Presumably because they perceive these schools to be better than average and consider that the light touch indoctrination in Catholicism that their children may receive there is a small price to pay for their children receiving a better education.

Abolishing faith schools would sling the baby out with the bathwater and get rid of a swathe of good schools and Accord seems to know it.

Surely the question that Accord (and perhaps freethinkeruk) ought to be addressing is why it is that faith schools, taken as a group, are perceived to provide a better education. Once they have discovered the answer to that question they could argue rather less hypocritically for the replacement of faith schools with secular or pluralistic schools which recreate the same ethos by different means.
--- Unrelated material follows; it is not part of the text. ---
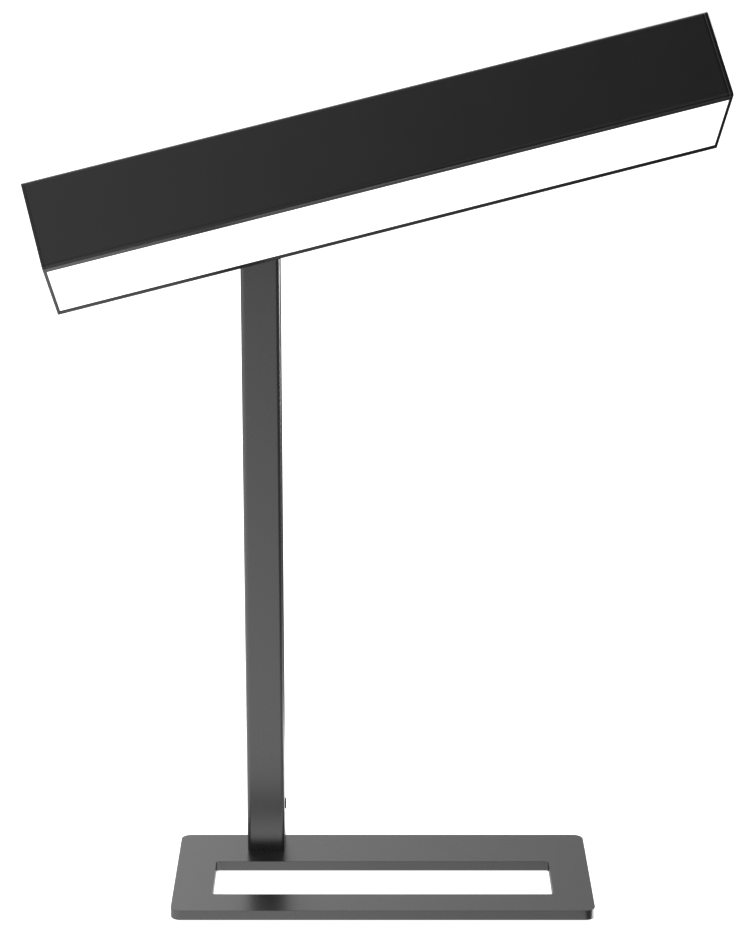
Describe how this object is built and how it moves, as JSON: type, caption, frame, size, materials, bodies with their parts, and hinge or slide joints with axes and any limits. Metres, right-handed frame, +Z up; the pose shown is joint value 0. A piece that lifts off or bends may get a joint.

(Until that time opponents of faith schools can console themselves with the thought that a solid historical understanding of any of the major faiths which run schools in this country will open up the dominant source of metaphor and reference in the Western literary canon)

11. freethinkeruk

No hypocrisy George V, just a burning desire for equality and fairness. I agree entirely that faith schools have a better system (in general) than most state schools. They are usually smaller making for better social contact and their ethos leans more towards loving co-operation rather than competition. There is reason, other than dogma, that these attributes could not be easily incorporated into state schools.

I generalise I know but the parents of children at faith schools tend to be the better educated, the better off and know how to work the system to get their offspring a place. That is my main objection, it is unfair. My secondary objection is that in order to achieve the placement, parents will subject their children to, albeit light, religious indoctrination even though statistically they are unlikely to have a belief themselves.